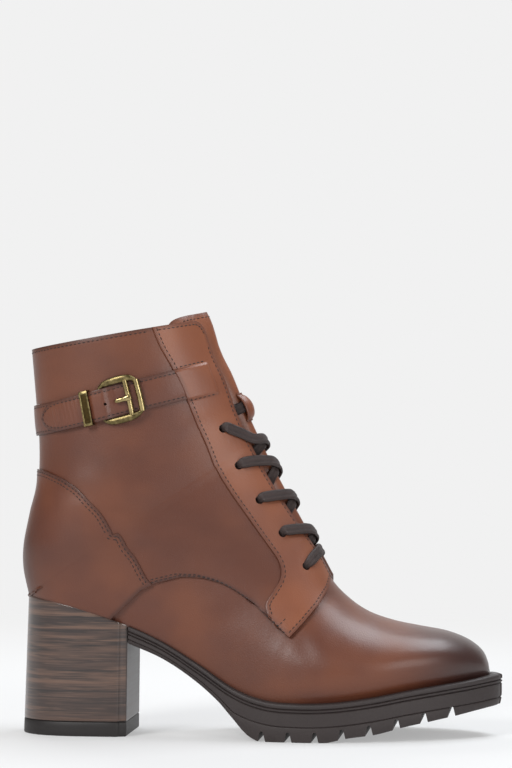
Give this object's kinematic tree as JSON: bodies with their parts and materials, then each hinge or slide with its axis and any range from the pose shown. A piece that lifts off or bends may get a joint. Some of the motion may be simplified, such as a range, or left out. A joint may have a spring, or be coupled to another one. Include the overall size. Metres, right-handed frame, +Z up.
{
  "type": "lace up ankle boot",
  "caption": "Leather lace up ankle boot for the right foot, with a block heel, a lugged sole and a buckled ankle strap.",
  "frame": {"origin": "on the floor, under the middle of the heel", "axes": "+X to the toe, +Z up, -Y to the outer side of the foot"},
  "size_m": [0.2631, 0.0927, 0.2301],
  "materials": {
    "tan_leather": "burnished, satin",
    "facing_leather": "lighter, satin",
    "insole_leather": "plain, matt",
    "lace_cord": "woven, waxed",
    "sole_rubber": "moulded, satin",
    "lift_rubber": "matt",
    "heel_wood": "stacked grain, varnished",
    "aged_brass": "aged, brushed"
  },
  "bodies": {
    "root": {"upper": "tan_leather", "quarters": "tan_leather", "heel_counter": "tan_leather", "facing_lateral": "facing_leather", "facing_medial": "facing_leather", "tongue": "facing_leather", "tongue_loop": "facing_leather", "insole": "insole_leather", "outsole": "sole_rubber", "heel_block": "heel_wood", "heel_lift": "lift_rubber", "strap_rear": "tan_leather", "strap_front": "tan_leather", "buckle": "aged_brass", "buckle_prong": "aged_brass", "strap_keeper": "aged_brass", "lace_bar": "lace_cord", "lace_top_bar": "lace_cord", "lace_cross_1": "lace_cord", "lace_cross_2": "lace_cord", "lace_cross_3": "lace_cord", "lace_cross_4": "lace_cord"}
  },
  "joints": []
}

What to produce: Could you quote the material above in full, exactly as it stands?

Solution to this exercise:
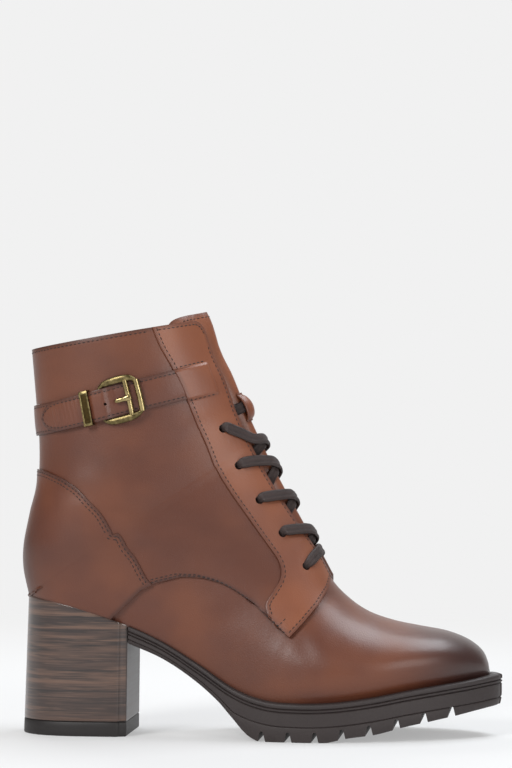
Give this object's kinematic tree as JSON: bodies with their parts and materials, then each hinge or slide with its axis and any range from the pose shown. A piece that lifts off or bends may get a joint. Some of the motion may be simplified, such as a range, or left out. A joint may have a spring, or be coupled to another one. Include the overall size. Metres, right-handed frame, +Z up.
{
  "type": "lace up ankle boot",
  "caption": "Leather lace up ankle boot for the right foot, with a block heel, a lugged sole and a buckled ankle strap.",
  "frame": {"origin": "on the floor, under the middle of the heel", "axes": "+X to the toe, +Z up, -Y to the outer side of the foot"},
  "size_m": [0.2631, 0.0927, 0.2301],
  "materials": {
    "tan_leather": "burnished, satin",
    "facing_leather": "lighter, satin",
    "insole_leather": "plain, matt",
    "lace_cord": "woven, waxed",
    "sole_rubber": "moulded, satin",
    "lift_rubber": "matt",
    "heel_wood": "stacked grain, varnished",
    "aged_brass": "aged, brushed"
  },
  "bodies": {
    "root": {"upper": "tan_leather", "quarters": "tan_leather", "heel_counter": "tan_leather", "facing_lateral": "facing_leather", "facing_medial": "facing_leather", "tongue": "facing_leather", "tongue_loop": "facing_leather", "insole": "insole_leather", "outsole": "sole_rubber", "heel_block": "heel_wood", "heel_lift": "lift_rubber", "strap_rear": "tan_leather", "strap_front": "tan_leather", "buckle": "aged_brass", "buckle_prong": "aged_brass", "strap_keeper": "aged_brass", "lace_bar": "lace_cord", "lace_top_bar": "lace_cord", "lace_cross_1": "lace_cord", "lace_cross_2": "lace_cord", "lace_cross_3": "lace_cord", "lace_cross_4": "lace_cord"}
  },
  "joints": []
}